Hari também cita como exemplo Portugal, que melhorou muito seus
índices de dependências químicas ao descriminalizar todas as drogas e
investir o dinheiro usado para medidas repressivas na reconexão dos
dependentes químicos à sociedade.
E aqui pode ser que alguém chegue a duas conclusões perigosas:
1) “Já que é uma questão de vínculos, o tratamento para
dependências químicas, com medicação, psicoterapia e internação não tem
sentido” e
2) “Bom, se é assim, a saída socialmente ideal é descriminalizar todas as drogas, como foi feito em Portugal”.
Cuidado, não podemos ignorar a outra parte dos fatos.
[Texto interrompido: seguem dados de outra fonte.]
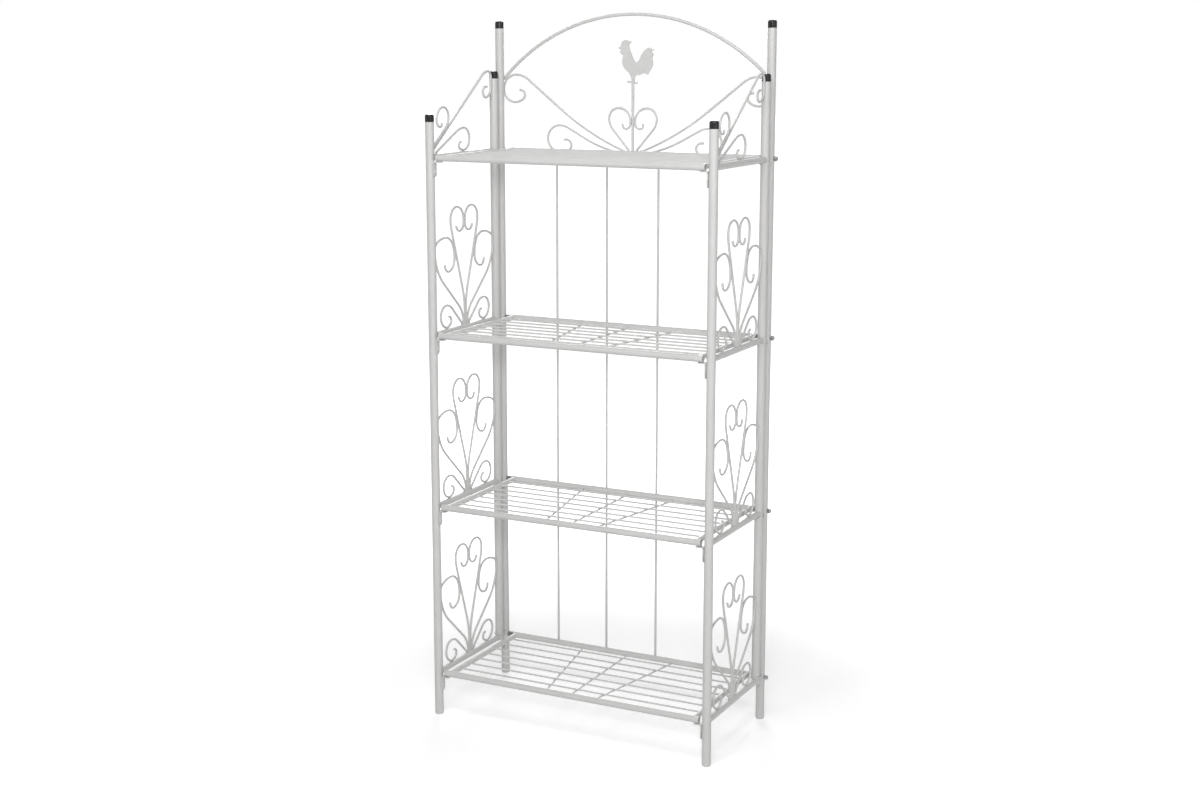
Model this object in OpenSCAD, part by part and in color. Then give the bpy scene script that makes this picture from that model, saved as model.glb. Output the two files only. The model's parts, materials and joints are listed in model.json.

O erro apontado por Hari de que “isolamos, rotulamos,
envergonhamos e punimos os dependentes” não diz respeito à necessidade
ou não de tratar a dependência química, mas à forma como nós,
individualmente, enxergamos o dependente e nossa postura diante dele.
Também serve como crítica a alguns tratamentos fragmentados feitos por
profissionais não capacitados, que adotam uma visão moralista, e não
científica, das dependências químicas.
O tratamento da dependência química, nas suas diferentes formas,
deve contribuir para a capacidade do paciente de reconstruir vínculos
saudáveis.
O próprio dependente químico, em seu processo de adoecimento, vai se
desconectando dos vínculos positivos que possuía e vai se conectando com
a droga. Hari aponta que a conexão com a droga é um tipo de alívio para
a incapacidade do indivíduo de conectar-se com os outros, seja por
causa de traumas, isolamento ou dificuldades da vida.
Quando surgem as doenças psiquiátricas decorrentes do uso abusivo
de drogas essa desconexão do dependente se cristaliza ainda mais
tornando muito mais difícil a criação de vínculos saudáveis. O
tratamento, com medicação, psicoterapia, grupos e terapias alternativas,
contribui para recuperar e desenvolver no dependente a capacidade de se
vincular novamente.
O “isolamento” em comunidades terapêuticas, muitas vezes, é
importante para cortar os vínculos destrutivos que o dependente
estabelece com traficante, com outros usuários ou até com a própria
família codependente, para que viva a possibilidade de estabelecer novas
conexões saudáveis, seja com os profissionais, com os colegas de
internamento, com os grupos religiosos e com o trabalho, dentro e fora
da comunidade, na reinserção social.
Portanto, o tratamento da dependência química tem todo o sentido
de existir, principalmente para facilitar as conexões necessárias para a
recuperação.
A
importância dessas descobertas é no sentido de sabermos que não adianta
medicação, psicoterapia e todo o resto se as conexões e vínculos não
estiverem sendo estimulados e criados a partir disso.
Usando como analogia a experiência dos ratos, não adianta fazer
tudo o que fazemos no tratamento se a gaiola continuar vazia e isolada.
Usar droga vai ser a única coisa a fazer. O tratamento deve se ocupar de
“encher a gaiola” de atrativos e companhias saudáveis. É preciso
enriquecer a vida do dependente.
Quanto à conclusão de que a descriminalização é a saída
socialmente ideal e que Portugal é um exemplo disso, podemos analisar
tal como o tratamento. O ponto chave está no investimento em reconectar
os dependentes à sociedade e em oferecer conexões saudáveis para os
cidadãos.
Não foi a descriminalização que funcionou em Portugal, mas o
investimento em criação de empregos para dependentes em recuperação,
microempréstimos para que pudessem começar seus negócios, incentivos a
empresas para que os contratassem. Foi o objetivo de que “cada
dependente em Portugal tivesse algo pelo qual sair da cama todo dia de
manhã” que fez a diferença.
A descriminalização foi apenas um meio de arrecadar fundos para
esses novos investimentos e não a solução para o problema.
Johann Hari afirma ao fim da sua palestra: “o contrário da
dependência química não é sobriedade. O contrário da dependência química
é conexão”. Isso poderia ser um mantra repetido incansavelmente nos
tratamentos.
E nas discussões sobre a legalização, embasadas nas críticas à
“Guerra às drogas” eu sugeriria uma adaptação desse mantra: “o contrário
da Guerra às drogas não é a legalização ou descriminalização, mas criar
oportunidades de conexão”.
Afinal de contas, conceitos brilhantes como esse devem ser usados sem medo de errar.